In order to realize its mission of "creation of innovation," the Photonics Center is inviting researchers to come up with ideas for business startups and productization using photonics-related technology. Outstanding ideas will receive various forms of support from the Center. Applicants to this Project are screened by external screening committee members.

[Proposal requirements]

  • Proposal to realize business startup / productizationmust be achievable within two years.
  • Proposal must be for business startups / productization related to photonics.

Selected proposals [Fiscal 2012]

Commercialization of tip-enhanced Raman scattering microscope
The project succeeded in product development of tip-enhanced Raman scattering microscope that utilizes light intensity enhancement by plasmon resonance. The product is now to be sold from a startup company. The technology has been under basic research for 20 years. The manufacturing technique of sharp nano-structured metal probes is the key technology.
Development of wavelength conversion crystals for UV light sources (CLBO)
Using high-quality CLBO crystal growth technology, the project successfully extended the lifetime of crystal devices. At present, preparations are being made to set up a venture business within the Photonics Center to start producing what is being called Osaka-CLBO by the end of fiscal 2014. Through partnerships with manufacturers of lasers and laser beam machines, the project aims to develop UV lasers and UV laser beam machines using CLBO crystals.
Productization of gas chromatograph systems
Together with Shimadzu Corporation, one of the member companies, this project pursued applied research on plasma photonics to develop the Tracera gas chromatograph, which features significantly enhanced sensitivity and is now marketed throughout the world by Shimadzu Corporation. The system is throughout the world by Shimadzu Corporation. The system is capable of handling more samples than conventional detection methods with high sensitivity.
Development of eco lamps
This project succeeded in developing incandescent lamps that can regulate thermal radiation spectra. They demonstrated that spectra would change depending on the size of tiny holes made on the surface of the incandescent lamp filament. Our goal is to realize more efficient full-spectrum light sources.

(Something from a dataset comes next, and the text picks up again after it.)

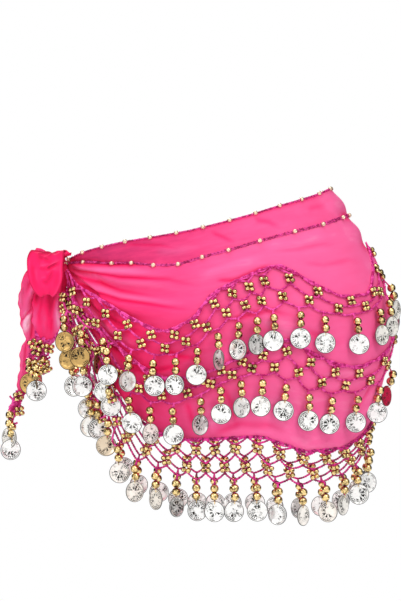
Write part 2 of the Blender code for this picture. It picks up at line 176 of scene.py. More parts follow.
# one node: settings are its own properties, links go to its inputs, stops are a ramp's colours
def addNode(tree, kind, settings=None, links=None, stops=()):
    node = tree.nodes.new("ShaderNode" + kind)
    for key, value in (settings or {}).items():
        setattr(node, key, value)
    feedNode(tree, node, links or {})
    for place, code in stops:
        ramp = node.color_ramp.elements
        stop = ramp[0] if place == 0 else ramp[-1] if place == 1 else ramp.new(place)
        stop.color = linearColour(code)
    return node.outputs


def startMaterial(name):
    material = bpy.data.materials.new(name)
    material.use_nodes = True
    return material, material.node_tree, material.node_tree.nodes["Principled BSDF"]


def newObject(name, data):
    made = bpy.data.objects.new(name, data)
    bpy.context.collection.objects.link(made)
    return made


def pick(piece):
    bpy.ops.object.select_all(action="DESELECT")
    piece.select_set(True)
    bpy.context.view_layer.objects.active = piece


# a shape to model from: add is the operator that makes it
def startShape(name, add, **settings):
    bpy.ops.object.select_all(action="DESELECT")
    add(**settings)
    piece = bpy.context.object
    piece.name = piece.data.name = name
    return piece


def readValues(items, key, kind=float, width=1):
    values = np.empty(len(items) * width, kind)
    items.foreach_get(key, values)
    return values.reshape(-1, width) if width > 1 else values


def readPoints(mesh):
    return readValues(mesh.vertices, "co", width=3)


def writePoints(mesh, points):
    mesh.vertices.foreach_set("co", np.ascontiguousarray(points).ravel())
    mesh.update()


def addValues(mesh, key, values):
    mesh.attributes.new(key, "FLOAT", "POINT").data.foreach_set("value", values)


# where each vertex is on the flat cut
def writeCut(mesh, cut):
    corners = readValues(mesh.loops, "vertex_index", int)
    mesh.uv_layers.active.data.foreach_set("uv", cut[corners].ravel())


# every finished piece: its material, a slot name that is not used, and the nodes it stands for, which it
# hides
def finishPiece(piece, material, slotName, *nodes):
    piece.data.materials.clear()
    piece.data.materials.append(material)
    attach(piece, "root")
    if nodes:
        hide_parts(*nodes)
    return piece


# a thin sheet from a flat grid: surface(share, level) places it in mm, depth gives its colour depth with
# painted shade and painted light, the optional second function marks the dusky turned-down band
def makeSheet(name, look, surface, depth, doubledAndShaded=None):
    columns, rows = look["grid"]
    piece = startShape(
        name, bpy.ops.mesh.primitive_grid_add, x_subdivisions=columns, y_subdivisions=rows, size=2.0
    )
    flat = readPoints(piece.data)
    share, level = (flat[:, 0] + 1) / 2, (1 - flat[:, 1]) / 2
    writePoints(piece.data, surface(share, level) * mm)
    addValues(piece.data, "depthAndShade", depth(share, level))
    if doubledAndShaded:
        addValues(piece.data, "doubledAndShaded", doubledAndShaded(share, level))
    writeCut(piece.data, np.stack([share * look["size"][0], -level * look["size"][1]], axis=1) * mm)
    wall = piece.modifiers.new("wall", "SOLIDIFY")
    wall.thickness, wall.offset, wall.use_even_offset = look["thickness"] * mm, 0.0, False
    pick(piece)
    bpy.ops.object.modifier_apply(modifier=wall.name)
    bpy.ops.object.shade_smooth()
    return finishPiece(piece, chiffon, "chiffon", *look["nodes"])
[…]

Selected proposals [Fiscal 2013]

Commercialization of a Portable Electrochemical Luminescence Device
The Photonics Center has developed a commercial version of a Portable Electrochemical Luminescence Device in partnership with Biodevice Technology, Ltd. It is suitable for use in both chemical- and bio-sensors, cell measurement, and in research on antioxidant or luminescent materials. The use of electrochemical luminescence gives the device a large detection range with high sensitivity and high signal-to-noise ratio for counting photons. In conjunction with Osaka University’s microfluidic chip design technology, the device can be customized to suit the measurement target and has potential for further business development.
A Rapid and Easy POCT System Using Optics and PCR Technology to Detect Pathogens and Infectious Diseases
A Rapid and Easy POCT System Using Optics and PCR Technology to Detect Pathogens and Infectious Diseases A rapid and highly sensitive polymerase chain reaction (PCR) point-of care testing (POCT) system was realized using a patented technology of centrifugation-assisted thermal convection. The system performs on-chip DNA amplification when the user simply injects a fluid specimen. Used in medical settings or other workplace environments, such as food-processing factories and restaurants, this system enables rapid highly sensitive detection and diagnosis of a variety of pathogens, including methicillin-resistant staphylococcus aureus (MRSA), influenza and norovirus, and enterohemmorhagic E. coli.
The World’s Highest Quality GaN Wafers for Improved Characteristics of Nitride Devices
Perfect (i.e., distortion-free and strain-free) gallium nitride (GaN) crystals that have been nonexistent outside of silicon crystals were successfully grown for the first time using a liquid phase epitaxy process on GaN in a sodium flux. High quality GaN wafers can be used to implement optical devices such as LEDs for high-intensity lighting and laser diodes with high output power in the red-to-ultraviolet range, including green lasers that are indispensable for laser light shows; power devices having less than one-tenth the power loss of silicon devices; and energy-saving optoelectronic devices such as ultrahigh-speed transistors capable of achieving one-thousand times the speed and transmission capacity of cell phones.